On April 28, 2016, we first reported on the Competition Bureau’s legal proceedings against Canadian based parka manufacturer, Moose Knuckles, concerning allegedly misleading claims that the parkas were “made in Canada”. The Competition Bureau initially sought $4 million in administrative monetary penalties. The company has now reached a settlement with the Competition Bureau wherein it has agreed to donate $750,000 over five years to Canadian charities. It has also agreed to make it clearer that certain of its parkas are made with both Canadian and imported components.
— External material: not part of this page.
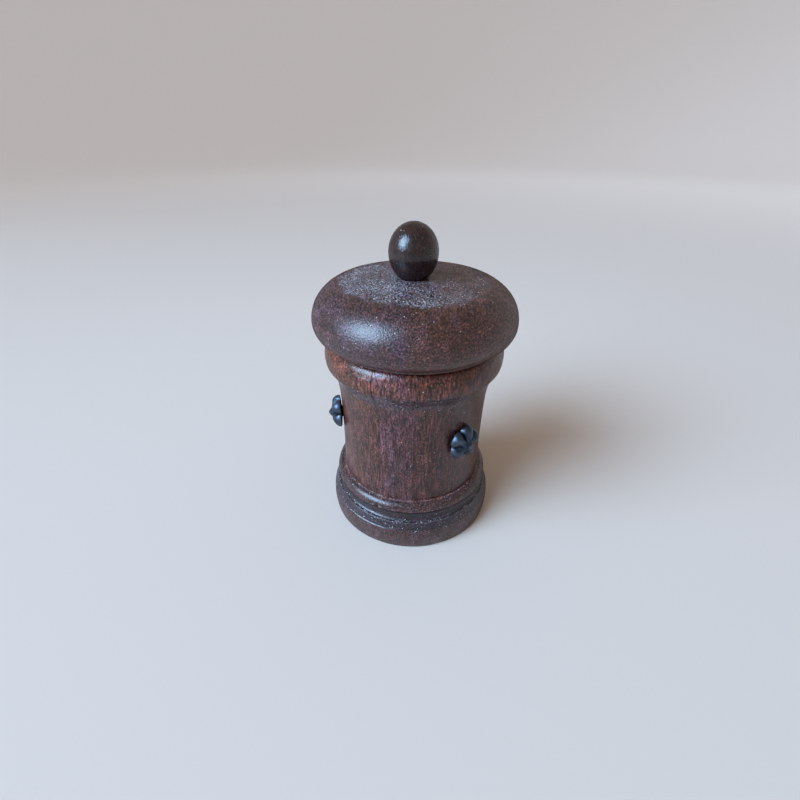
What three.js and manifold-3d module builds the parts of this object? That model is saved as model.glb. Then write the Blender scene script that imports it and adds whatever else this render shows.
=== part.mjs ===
// A lidded wooden jar: staves glued into a tube and turned, a moulded base, a bun lid with a ball knob,
// and three hand forged iron studs. Millimetres, +Z up, the front towards -Y.
// The origin is the centre of the underside of the base.
import * as THREE from 'three';
import { mergeVertices } from 'three/addons/utils/BufferGeometryUtils.js';
import Module from 'manifold-3d';

const wasm = await Module();
wasm.setup();

// Driving dimensions
const FOOT_RADIUS = 57;
const SHOULDER_HEIGHT = 34.8;
const WAIST_RADIUS = 47.4;
const RIM_HEIGHT = 131;
const LID_RADIUS = 61.4;
const LID_WIDEST_HEIGHT = 143;
const LID_ARRIS_RADIUS = 46.2;
const LID_ARRIS_HEIGHT = 163.5;
const LID_CROWN = 165.6;
const KNOB_CENTRE = 179.5;
const KNOB_RADIUS = 14.3;
const KNOB_UPPER_HALF = 16.3;
const KNOB_LOWER_HALF = 17.1;
const KNOB_SIDE_OFFSET = -1.4;
const CAVITY_RADIUS = 38.5;
const FLOOR_HEIGHT = 12;
const GAP = 0.3;

// The stave ring
const STAVES = 14;
const FIRST_SEAM_DEG = 2;
const STAVE_STEPS = 4;
const SEAM_GAP_DEG = 0.4;
const RING_STEPS = STAVES * STAVE_STEPS;
const TONGUE_RADIUS = 44;
const TONGUE_BOTTOM = 22;

// The lid's spigot and the knob's tenon
const SPIGOT_RADIUS = 37.8;
const SPIGOT_DEPTH = 8.5;
const TENON_RADIUS = 5;
const TENON_LENGTH = 14;

// The studs
const STUD_AZIMUTHS_DEG = [-80, 40, 160];
const STUD_HEIGHT = 76;
const STUD_HEAD_RADIUS = 11.5;
const STUD_DOME = 9;
const STUD_PETALS = 5;
const PETAL_NOTCH = 0.16;
const PETAL_DIP = 0.25;
const SHANK_SIDE = 3;
const SHANK_TIP_SIDE = 1.6;
const SHANK_LENGTH = 7.6;
const SHANK_ROOT = 0.4;

const DEGREE = Math.PI / 180;

function point(radius, height) {
  return new THREE.Vector2(radius, height);
}

// Points along a quarter or other stretch of an ellipse, its angles counted from the outward direction.
function arc(centreRadius, centreHeight, halfWidth, halfHeight, startDeg, endDeg, steps) {
  const points = [];
  for (let i = 0; i <= steps; i += 1) {
    const angle = (startDeg + ((endDeg - startDeg) * i) / steps) * DEGREE;
    const radius = centreRadius + halfWidth * Math.cos(angle);
    const height = centreHeight + halfHeight * Math.sin(angle);
    points.push(point(radius, height));
  }
  return points;
}

// Turns a geometry into a closed solid whose neighbouring faces share their corners.
function solid(geometry) {
  const bare = geometry.clone();
  bare.deleteAttribute('normal');
  bare.deleteAttribute('uv');
  const merged = mergeVertices(bare, 1e-4);
  return new wasm.Manifold(new wasm.Mesh({
    numProp: 3,
    vertProperties: new Float32Array(merged.attributes.position.array),
    triVerts: new Uint32Array(merged.index.array),
  }));
}

function geometryOf(manifold) {
  const mesh = manifold.getMesh();
  const geometry = new THREE.BufferGeometry();
  geometry.setAttribute('position', new THREE.BufferAttribute(new Float32Array(mesh.vertProperties), 3));
  geometry.setIndex(new THREE.BufferAttribute(new Uint32Array(mesh.triVerts), 1));
  geometry.computeVertexNormals();
  return geometry;
}

// Turned pieces: a profile of (radius, height) that starts and ends on the axis, spun about Z.
function turned(profile, steps) {
  return new THREE.LatheGeometry(profile, steps).rotateX(Math.PI / 2);
}

function named(name, geometry, material) {
  const mesh = new THREE.Mesh(geometry, material);
  mesh.name = name;
  return mesh;
}

function wood(color, roughness) {
  return new THREE.MeshStandardMaterial({ color, roughness, metalness: 0 });
}

// The base: a turned disc with a bored well that takes the tongues of the staves.
// From the bottom up: foot band, bevel, cove and ovolo.
function baseProfile() {
  const bevelTop = point(54.2, 20.2);
  const ovoloHeight = 29.5;
  const wellRadius = TONGUE_RADIUS + GAP;
  const wellBottom = TONGUE_BOTTOM - GAP;
  return [
    point(0, 0),
    point(FOOT_RADIUS - 1.2, 0),
    point(FOOT_RADIUS - 0.2, 1),
    point(FOOT_RADIUS + 0.5, 7.5),
    point(FOOT_RADIUS, 14),
    point(FOOT_RADIUS - 0.9, 15.2),
    bevelTop,
    ...arc(53.6, 24.7, 2.1, 4.2, -110, -250, 6),
    ...arc(48.6, ovoloHeight, 4.8, SHOULDER_HEIGHT - ovoloHeight, 0, 80, 5),
    point(wellRadius, SHOULDER_HEIGHT),
    point(wellRadius, wellBottom),
    point(CAVITY_RADIUS, wellBottom),
    point(CAVITY_RADIUS, FLOOR_HEIGHT + 2),
    point(CAVITY_RADIUS - 2, FLOOR_HEIGHT),
    point(0, FLOOR_HEIGHT),
  ];
}

// One stave in section: tongue, shoulder, waisted shaft, cove, half round collar and flat rim.
// It runs up the outside and down the straight bore.
function staveProfile() {
  const bottom = SHOULDER_HEIGHT + GAP;
  return [
    point(CAVITY_RADIUS, TONGUE_BOTTOM),
    point(TONGUE_RADIUS, TONGUE_BOTTOM),
    point(TONGUE_RADIUS, bottom),
    point(48.3, bottom),
    point(47.9, 42),
    point(WAIST_RADIUS, 64),
    point(47.8, 91),
    point(48.6, 100),
    ...arc(54.6, 103.2, 5.4, 8.2, 155, 115, 3),
    ...arc(50.6, 120.4, 5.2, 10.4, -30, 74, 6),
    point(50.4, RIM_HEIGHT),
    point(CAVITY_RADIUS + 0.8, RIM_HEIGHT),
    point(CAVITY_RADIUS, RIM_HEIGHT - 0.8),
  ];
}

// A stave lies between two radial glue faces; its section is spun only over its own share of the ring.
function staveSolid(index) {
  const share = 360 / STAVES;
  const start = (FIRST_SEAM_DEG + index * share + SEAM_GAP_DEG / 2) * DEGREE;
  const sweep = (share - SEAM_GAP_DEG) * DEGREE;
  const profile = staveProfile();
  const closed = [...profile, profile[0]];
  const stave = new THREE.LatheGeometry(closed, STAVE_STEPS, start, sweep);
  const faceTriangles = THREE.ShapeUtils.triangulateShape(profile, []);
  const lastColumn = STAVE_STEPS * closed.length;
  const startFace = faceTriangles.flat();
  const endFace = faceTriangles.flatMap(([a, b, c]) => [c + lastColumn, b + lastColumn, a + lastColumn]);
  stave.setIndex([...stave.index.array, ...startFace, ...endFace]);
  return solid(stave.rotateX(Math.PI / 2));
}

// The lid: a fat bun with a small lip at its foot, an arris round its slightly crowned top, and a spigot
// that drops in the mouth. The bun's outline is two stretches of ellipse that meet where it is widest.
function lidProfile() {
  const seat = RIM_HEIGHT + GAP;
  const spigotEnd = seat - SPIGOT_DEPTH;
  const spigotEase = 1.2;
  const widest = LID_WIDEST_HEIGHT;
  const lowerWidth = 10;
  const lowerHeight = 10.6;
  const upperWidth = 23.4;
  const upperHeight = 21.8;
  return [
    point(0, spigotEnd),
    point(SPIGOT_RADIUS - spigotEase, spigotEnd),
    point(SPIGOT_RADIUS, spigotEnd + spigotEase),
    point(SPIGOT_RADIUS, seat),
    point(53.6, seat),
    point(54.4, seat + 0.5),
    point(54.4, seat + 1.8),
    ...arc(LID_RADIUS - lowerWidth, widest, lowerWidth, lowerHeight, -60, -12, 4),
    ...arc(LID_RADIUS - upperWidth, widest, upperWidth, upperHeight, 0, 66, 6),
    point(LID_ARRIS_RADIUS, LID_ARRIS_HEIGHT),
    point(34, LID_CROWN - 1.1),
    point(18, LID_CROWN - 0.3),
    point(0, LID_CROWN),
  ];
}

// The lid's blank, bored for the knob's tenon.
function lidSolid() {
  const holeDepth = TENON_LENGTH + 1;
  const holeRadius = TENON_RADIUS + GAP;
  const hole = new THREE.CylinderGeometry(holeRadius, holeRadius, 2 * holeDepth, 24);
  hole.rotateX(Math.PI / 2).translate(KNOB_SIDE_OFFSET, 0, LID_CROWN);
  return solid(turned(lidProfile(), RING_STEPS)).subtract(solid(hole));
}

// The knob: a slightly egg shaped ball that stands on its flat foot, with a tenon that is glued into the lid.
function knobProfile() {
  const foot = LID_CROWN + GAP;
  const footRadius = 8;
  const tenonEnd = LID_CROWN - TENON_LENGTH;
  const tenonEase = 0.8;
  return [
    point(0, tenonEnd),
    point(TENON_RADIUS - tenonEase, tenonEnd),
    point(TENON_RADIUS, tenonEnd + tenonEase),
    point(TENON_RADIUS, foot),
    point(footRadius, foot),
    ...arc(0, KNOB_CENTRE, KNOB_RADIUS, KNOB_LOWER_HALF, -50, -10, 4),
    ...arc(0, KNOB_CENTRE, KNOB_RADIUS, KNOB_UPPER_HALF, 0, 78, 6),
    point(0, KNOB_CENTRE + KNOB_UPPER_HALF),
  ];
}

// A stud's head: a low dome hammered into round petals about a small point, its flat back at x = 0.
function studHead() {
  const rim = STUD_HEAD_RADIUS;
  const profile = [
    point(0, 0),
    point(rim * 0.93, 0),
    point(rim, 1.1),
    point(rim * 0.97, 2.6),
    point(rim * 0.82, 4.8),
    point(rim * 0.55, 6.3),
    point(rim * 0.28, 7),
    point(rim * 0.12, 8),
    point(0, STUD_DOME),
  ];
  const head = new THREE.LatheGeometry(profile, STUD_PETALS * 8);
  const position = head.attributes.position;
  for (let i = 0; i < position.count; i += 1) {
    const x = position.getX(i);
    const z = position.getZ(i);
    const reach = Math.hypot(x, z) / rim;
    const valley = 1 - Math.sqrt(Math.abs(Math.cos((STUD_PETALS * Math.atan2(x, z)) / 2)));
    const inward = 1 - PETAL_NOTCH * valley * reach * reach;
    position.setX(i, x * inward);
    position.setZ(i, z * inward);
    position.setY(i, position.getY(i) * (1 - PETAL_DIP * valley * reach));
  }
  return head.rotateZ(-Math.PI / 2);
}

// A square bar along x that tapers from the head towards its point, which lies inside the wood.
function taperedBar(side, tipSide, length) {
  const bar = new THREE.CylinderGeometry(side / Math.SQRT2, tipSide / Math.SQRT2, length, 4, 1);
  return bar.rotateY(Math.PI / 4).translate(0, -length / 2, 0).rotateZ(-Math.PI / 2);
}

// Places a stud's own frame, with x pointing out of the wall, at its azimuth from the front.
function studPlace(azimuthDeg) {
  const outward = WAIST_RADIUS + 2.5 * GAP;
  const turn = new THREE.Matrix4().makeRotationZ((azimuthDeg - 90) * DEGREE);
  const move = new THREE.Matrix4().makeTranslation(outward, 0, STUD_HEIGHT);
  return turn.multiply(move);
}

const shank = taperedBar(SHANK_SIDE, SHANK_TIP_SIDE, SHANK_LENGTH).translate(SHANK_ROOT, 0, 0);
const studGeometry = geometryOf(solid(studHead()).add(solid(shank)));

// The square hole for a stud's shank: a little larger all round, open outside and just deeper than the point.
function shankHole(azimuthDeg) {
  const loose = 2 * GAP;
  const start = SHANK_ROOT + 2;
  const hole = taperedBar(SHANK_SIDE + loose, SHANK_TIP_SIDE + loose, SHANK_LENGTH + 3);
  return solid(hole.translate(start, 0, 0).applyMatrix4(studPlace(azimuthDeg)));
}

const shankHoles = STUD_AZIMUTHS_DEG.map(shankHole);
const jar = new THREE.Group();

const baseWood = wood('#3a211b', 0.5);
jar.add(named('base', geometryOf(solid(turned(baseProfile(), RING_STEPS))), baseWood));

const staveTones = ['#4a2a20', '#3c2320', '#452820'];
for (let index = 0; index < STAVES; index += 1) {
  let blank = staveSolid(index);
  for (const hole of shankHoles) {
    blank = blank.subtract(hole);
  }
  const name = `stave_${String(index + 1).padStart(2, '0')}`;
  jar.add(named(name, geometryOf(blank), wood(staveTones[index % staveTones.length], 0.45)));
}

jar.add(named('lid', geometryOf(lidSolid()), wood('#3b2320', 0.45)));

const knob = named('knob', geometryOf(solid(turned(knobProfile(), 36))), wood('#2b1512', 0.4));
knob.position.x = KNOB_SIDE_OFFSET;
jar.add(knob);

const iron = new THREE.MeshStandardMaterial({ color: '#1c2228', roughness: 0.45, metalness: 0.85 });
['stud_left', 'stud_right', 'stud_back'].forEach((name, index) => {
  const stud = named(name, studGeometry.clone(), iron);
  stud.applyMatrix4(studPlace(STUD_AZIMUTHS_DEG[index]));
  jar.add(stud);
});

export default jar;
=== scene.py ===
import math
import random

import bmesh
import bpy
import numpy as np
from mathutils import Matrix, Vector, noise


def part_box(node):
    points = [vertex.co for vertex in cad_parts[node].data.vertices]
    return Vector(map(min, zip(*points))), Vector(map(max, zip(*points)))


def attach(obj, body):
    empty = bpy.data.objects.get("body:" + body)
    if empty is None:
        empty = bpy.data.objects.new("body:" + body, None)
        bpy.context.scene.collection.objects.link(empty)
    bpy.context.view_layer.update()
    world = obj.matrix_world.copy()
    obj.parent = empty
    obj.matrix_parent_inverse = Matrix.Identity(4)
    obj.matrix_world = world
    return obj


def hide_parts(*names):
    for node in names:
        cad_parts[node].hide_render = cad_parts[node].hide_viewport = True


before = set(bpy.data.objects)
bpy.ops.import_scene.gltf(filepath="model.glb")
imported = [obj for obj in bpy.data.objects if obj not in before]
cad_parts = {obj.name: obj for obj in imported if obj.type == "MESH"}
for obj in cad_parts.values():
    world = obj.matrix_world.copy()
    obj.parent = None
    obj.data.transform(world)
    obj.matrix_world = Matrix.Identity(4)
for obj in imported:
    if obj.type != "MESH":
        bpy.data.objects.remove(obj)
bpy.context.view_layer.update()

# BASE
# One disc of dark stained hardwood, turned with a foot band, a bevel, a cove and an ovolo.
# A stepped well bored from above takes the lower ends of the staves; what is left is the jar's floor.
MM = 0.001
base_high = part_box("base")[1]
foot_radius = base_high.x / MM
shoulder_height = base_high.z / MM
rim_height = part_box("stave_01")[1].z / MM
well_radius = 44.3
well_bottom = 21.7
bore_radius = 38.5
floor_height = 12.0
eased_corner = 0.3


def arc(centre_radius, centre_height, half_width, half_height, start, end, steps):
    """Points of an ellipse in (radius, height), with angles in degrees from the outward direction."""
    points = []
    for step in range(steps + 1):
        angle = math.radians(start + (end - start) * step / steps)
        radius = centre_radius + half_width * math.cos(angle)
        height = centre_height + half_height * math.sin(angle)
        points.append((radius, height))
    return points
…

The settlement could be the beginning of a trend of successful mediated settlements in Competition Tribunal proceedings. The settlement may also signal an emergent trend of Competition Bureau settlements involving donations. Consent agreements were reached in 2014 and 2015 between manufacturers of hockey helmets and the Competition Bureau, which involved donation of hockey equipment. The press release in the Moose Knuckles case is silent on whether the Moose Knuckles donation could be goods (or a donations in kind, rather than a donation of money), but the release does indicate the donation will be made to charities “such as those that provide winter jackets to children in need.”

It is also noteworthy that, in the Moose Knuckles case, unlike the hockey helmet cases, there was no separate payment made toward the Bureau’s investigations. The reason could lie in the company’s statement that it was able to provide the Bureau with facts about its practices that it did not initially possess, expressing satisfaction over the settlement.